The British media, particularly, has enjoyed pointing out so-called evidence of a reluctance by Australians to forge their own identity as separate to that of Great Britain, which established the first white settlement in Australia — the penal colony of New South Wales — in 1788.
The BBC's Nick Bryant, in an article entitled "The William and Kate Effect," cited a "lingering and occasional sense of deference towards Britain" as the cause of Australian interest in the Royal Wedding.
Further, Bryant writes:
One of the reasons why the monarchy has survived so long in Australia, aside from the long-standing constitutional inertia, lack of political consensus and divisions within the republican movement, is because this remains a surprisingly Anglo-centric country where the British-made or British-influenced takes up a huge amount of cultural space. It means that a British head of state is not so incongruous as perhaps it should be in a country so fiercely patriotic, egalitarian and suspicious of elites.

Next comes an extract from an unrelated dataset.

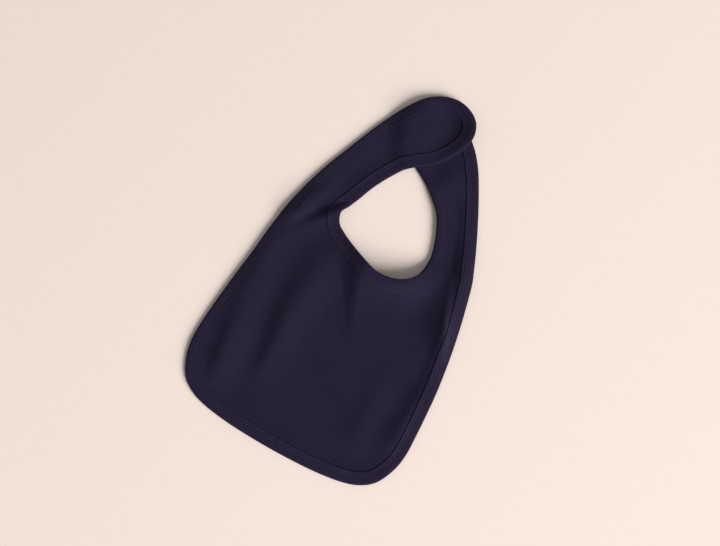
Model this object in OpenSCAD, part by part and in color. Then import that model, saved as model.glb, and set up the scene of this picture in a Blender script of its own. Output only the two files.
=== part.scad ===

Others attribute Australian interest in remaining loyal British subjects squarely with the star power of Prince William, along with the personal charm of the queen herself.
The BBC's royal correspondent, Nicholas Witchell, reporting from Canberra, where the queen touched down in a British Airways 777 on Wednesday evening, recalls that Prince William, shortly before his nuptials, paid a "highly successful visit to Australia and New Zealand to meet the victims of recent natural disasters."
His understated charm and obvious sincerity made a positive impression on a country which isn't easily won over by visiting Pommie princes.
Witchell continues, quite uncynically, that:
With a serene and matriarchal Queen Elizabeth, and an attractive king-but-one and his glamorous new wife, it is little surprise that the politicians in Australia, even those who a few years ago were unhesitating in declaring their republican ambitions, have realized that the future of the monarchy in this country is no longer an issue with any significant public resonance.
Meanwhile, Australian commentators writing in the (admittedly largely leftist) mainstream media, suggest that republicanism is alive and well and living in the fine print of polling on the subject.
Melbourne constitutional law expert Glenn Patmore, author of "Choosing the Republic," wrote in the Sydney Morning Herald on Wednesday that the polls show that considerable support remains for a republic as well as a large undecided vote, the uncommitted.
Patmore points out that in the immediate aftermath of the failed referendum, a survey "found that a staggering 89 percent of those surveyed agreed that our head of state should be an Australian."
Further, he writes, at the Labor government's 2020 summit in 2007, 999 party members declared the republic as a key issue for constitutional reform.
Patmore's conclusion is that:
While the Queen deserves respect, the British monarch should not be officiating as the chief public representative of Australia at our ceremonies.
The royal couple will spend 10 days in Australia. This will include five days in Canberra, one in Brisbane, one in Melbourne and three-and-a-half days in Perth, where the Queen will declare open the Commonwealth Heads of Government Meeting.
Media coverage of the Royal Tour 2011 went into overdrive Wednesday evening, with the Sydney Morning Herald comparing the cavalcade of Australia's Queen to that of a traveling U.S. president:
It was not immediately clear how big her convoy was, but U.S. President George W. Bush had a 64-car motorcade when he visited.
In uncertain times, Australia's republicans can only hope the answer to that particular unknown is 63 or fewer.